Optimizing power and efficiency of a single spin heat engine
Rita Majumdar, Monojit Chatterjee, Rahul Marathe

TL;DR
This paper investigates a single spin heat engine driven by time-varying magnetic fields, deriving exact analytical expressions for its thermodynamic quantities and optimizing its efficiency and power through various protocols.
Contribution
It introduces a variational principle-based method for optimizing the engine's efficiency and power, surpassing gradient descent approaches, and provides exact analytical results for the engine's performance.
Findings
Exact expressions for work, heat, and efficiency derived
Optimal protocols converge to piece-wise constant during efficiency optimization
Variational approach outperforms gradient descent in performance enhancement
Abstract
We study the behavior of a single spin in the presence of a time-varying magnetic field utilizing Glauber dynamics.
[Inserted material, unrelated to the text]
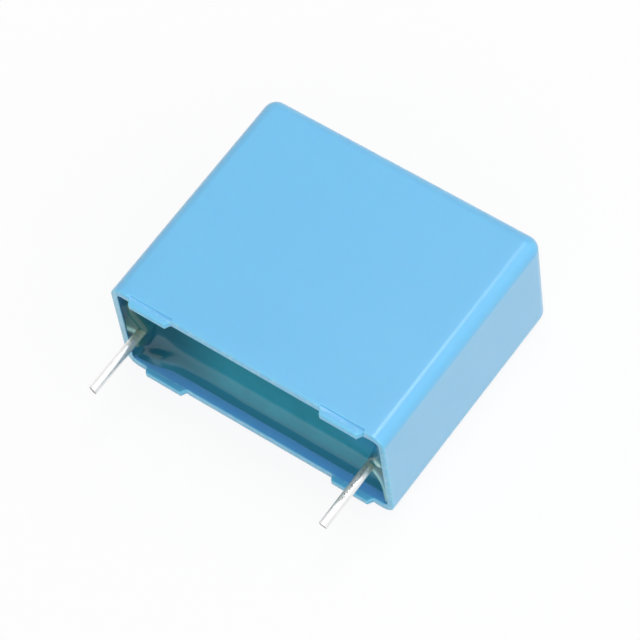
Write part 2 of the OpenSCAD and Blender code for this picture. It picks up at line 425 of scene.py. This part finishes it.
def web_end(s, x, above):
    """Height above or below its lead at which a web's top starts to fall."""
    return s.web_reach + (s.web_drop if x > 0 > above else 0)


def web_depth(s, x, z, end_gap):
    """Depth of a web's top and flank below the rim."""
    above = z - MID_Z
    across = min(max(end_gap / s.web_root, 0), 1)
    hollow = s.web_dish * math.sin(math.pi * across)
    lift = s.web_lift * (1 - across)
    fall = max(abs(above) - web_end(s, x, above), 0)
    # The round shoulder stops short of upright, and a steep flank goes on from there.
    past = max(end_gap - web_width(s, x, above), 0)
    on_round = min(past, 0.95 * s.web_round)
    shoulder = s.web_round - math.sqrt(s.web_round ** 2 - on_round ** 2)
    return s.web_recess + hollow + fall - lift + shoulder + FLANK_SLOPE * (past - on_round)


def hill(x, z, middle, size_x, size_z):
    """A soft hill that is 1 in its middle and falls away over the given sizes."""
    return math.exp(-((x - middle[0]) / size_x) ** 2 - ((z - middle[1]) / size_z) ** 2)


def bead(s, x, z):
    """The small bead beside the right lead, 1 in its middle."""
    return hill(x, z, (LEAD_X + s.bead_off, MID_Z + s.bead_up), s.bead_radius, s.bead_radius)


def resin_depth(s, x, z):
    """Depth of the cured resin below the rim at one spot of the open end."""
    end_gap = RESIN_HIGH.x - abs(x)
    broad_gap = RESIN_HIGH.z - MID_Z - abs(z - MID_Z)
    climbs = []
    for gap, radius in ((end_gap, s.end_climb), (broad_gap, s.broad_climb)):
        band = min(max(s.contact - gap, 0) * CONTACT_SLOPE, s.contact_rise)
        climbs.append(s.recess - fillet_rise(gap - s.contact, radius) - band)
    depth = smooth_min(*climbs, s.corner)
    if x < 0 and z < MID_Z:
        low_left = (RESIN_LOW.x, RESIN_LOW.z)
        depth -= s.corner_rise * hill(x, z, low_left, s.corner_along, s.corner_across)
    lead_gap = math.hypot(abs(x) - LEAD_X, z - MID_Z) - LEAD_RADIUS
    depth = smooth_min(depth, s.recess - fillet_rise(lead_gap, s.lead_climb), s.blend)
    depth = smooth_min(depth, web_depth(s, x, z, end_gap), s.blend)
    depth -= s.ripple * (0.5 + noise.noise(Vector((x, 0, z)) / s.ripple_size))
    depth -= s.bead_height * bead(s, x, z)
    on_ridge = (RESIN_LOW.x + s.ridge_off, RESIN_LOW.z + s.ridge_up)
    depth -= s.ridge * hill(x, z, on_ridge, s.ridge_length, s.ridge_width)
    return max(depth, s.brim)


def ramp(value, start, end):
    """0 before the start, 1 past the end and even in between."""
    return min(max((value - start) / (end - start), 0), 1)


def painted_resin_light(s, x, z):
    """Painted light at one spot of the open end: above 0 a painted highlight, up to 1; below 0 painted shade,
    down to -1.
    """
    above = z - MID_Z
    wall_gap = RESIN_HIGH.x - abs(x)
    if x > 0:
        past = wall_gap - web_width(s, x, above)
        runs_out = web_end(s, x, above) + 0.2 * MM
        limb = math.exp(-((past + 0.1 * MM) / (0.4 * MM)) ** 2)
        limb *= ramp(abs(above), runs_out + MM, runs_out) * ramp(above, 0.2 * MM, -0.8 * MM)
        # Painted highlight on the bead and along the right web's drawn-out edge.
        return min(1.6 * bead(s, x, z), 1) + limb * s.limb_highlight
    # Painted highlight along the left web's low edge.
    low_edge = hill(x, z, (x, MID_Z - 0.45 * MM), MM, 0.4 * MM)
    low_edge *= ramp(wall_gap, s.web_root, s.web_root - 0.3 * MM)
    # Painted shade in the hollow by the left wall, along that wall above the lead and in the low left corner.
    pit = hill(x, z, (RESIN_LOW.x + 0.15 * MM, MID_Z - 1.4 * MM), 0.3 * MM, 0.45 * MM)
    at_wall = ramp(wall_gap, 0.6 * MM, 0.3 * MM) * ramp(above, 0.5 * MM, 1.5 * MM)
    low_corner = hill(x, z, (RESIN_LOW.x + 0.5 * MM, RESIN_LOW.z + 0.5 * MM), 1.1 * MM, 0.8 * MM)
    return low_edge * s.limb_highlight - max(pit, 0.8 * at_wall, 0.6 * low_corner)


class BuildResin(Operator):
    """Builds the cured surface of the resin, which climbs the walls and the leads"""
    bl_idname = "capacitor.build_resin"
    bl_label = "Resin"

    def execute(self, context):
        s = context.scene.capacitor.resin
        rim_y = rim_place(context)
        # The surface runs a little way into the walls, so that no gap shows beside it.
        overlap = 0.03 * MM
        half_x = RESIN_HIGH.x + overlap
        half_z = (RESIN_HIGH.z - RESIN_LOW.z) / 2 + overlap
        bm = bmesh.new()
        bmesh.ops.create_grid(
            bm, x_segments=round(2 * half_x / s.grid_step), y_segments=round(2 * half_z / s.grid_step),
            size=1, matrix=Matrix.Diagonal((half_x, half_z, 1, 1)),
        )
        bmesh.ops.rotate(bm, verts=bm.verts[:], matrix=Matrix.Rotation(math.radians(90), 3, "X"))
        bmesh.ops.translate(bm, verts=bm.verts[:], vec=(0, rim_y, MID_Z))
        # Each vertex keeps its painted highlight and painted shade in this layer.
        tone = bm.verts.layers.float.new("tone")
        for vert in bm.verts:
            vert[tone] = painted_resin_light(s, vert.co.x, vert.co.z)
            vert.co.y += resin_depth(s, vert.co.x, vert.co.z)
        border = [e for e in bm.edges if e.is_boundary]
        drawn = bmesh.ops.extrude_edge_only(bm, edges=border)["geom"]
        skirt = [v for v in drawn if isinstance(v, bmesh.types.BMVert)]
        for vert in skirt:
            vert.co.y = rim_y + s.recess + s.skin
        bmesh.ops.holes_fill(bm, edges=[e for e in bm.edges if e.is_boundary])
        # The webs' tops are duller than the rest, apart from the bead.
        for face in bm.faces:
            middle = face.calc_center_median()
            end_gap = RESIN_HIGH.x - abs(middle.x)
            on_web = end_gap < web_width(s, middle.x, middle.z - MID_Z) + 0.6 * s.web_round
            shallow = middle.y < rim_y + 1.1 * MM
            face.material_index = int(on_web and shallow and bead(s, middle.x, middle.z) < 0.3)
        material = cast_resin("cast_green_resin", s, rim_y, s.ior)
        surface = finish_piece("resin_surface", bm, material)
        surface.data.materials.append(cast_resin("dull_web_resin", s, rim_y, s.web_ior))
        dress_node("potting_resin", material)
        return {"FINISHED"}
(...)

We engineer the system to function as an engine by changing the magnetic field according to specific protocols. Subsequently, we analyze the engine's performance using various protocols and stochastic thermodynamics to compute average values of crucial quantities for quantifying engine performance. In the longtime limit of the engine cycle, we derive exact analytical expressions for work, heat, and efficiency in terms of a generalized protocol. We then analyze the model in terms of optimization of efficiency and power. Additionally, we use different protocols and employ a gradient descent algorithm to best fit those to obtain optimal efficiency and then optimal power for a finite cycle time. All the protocols converge to the piece-wise constant protocol during efficiency…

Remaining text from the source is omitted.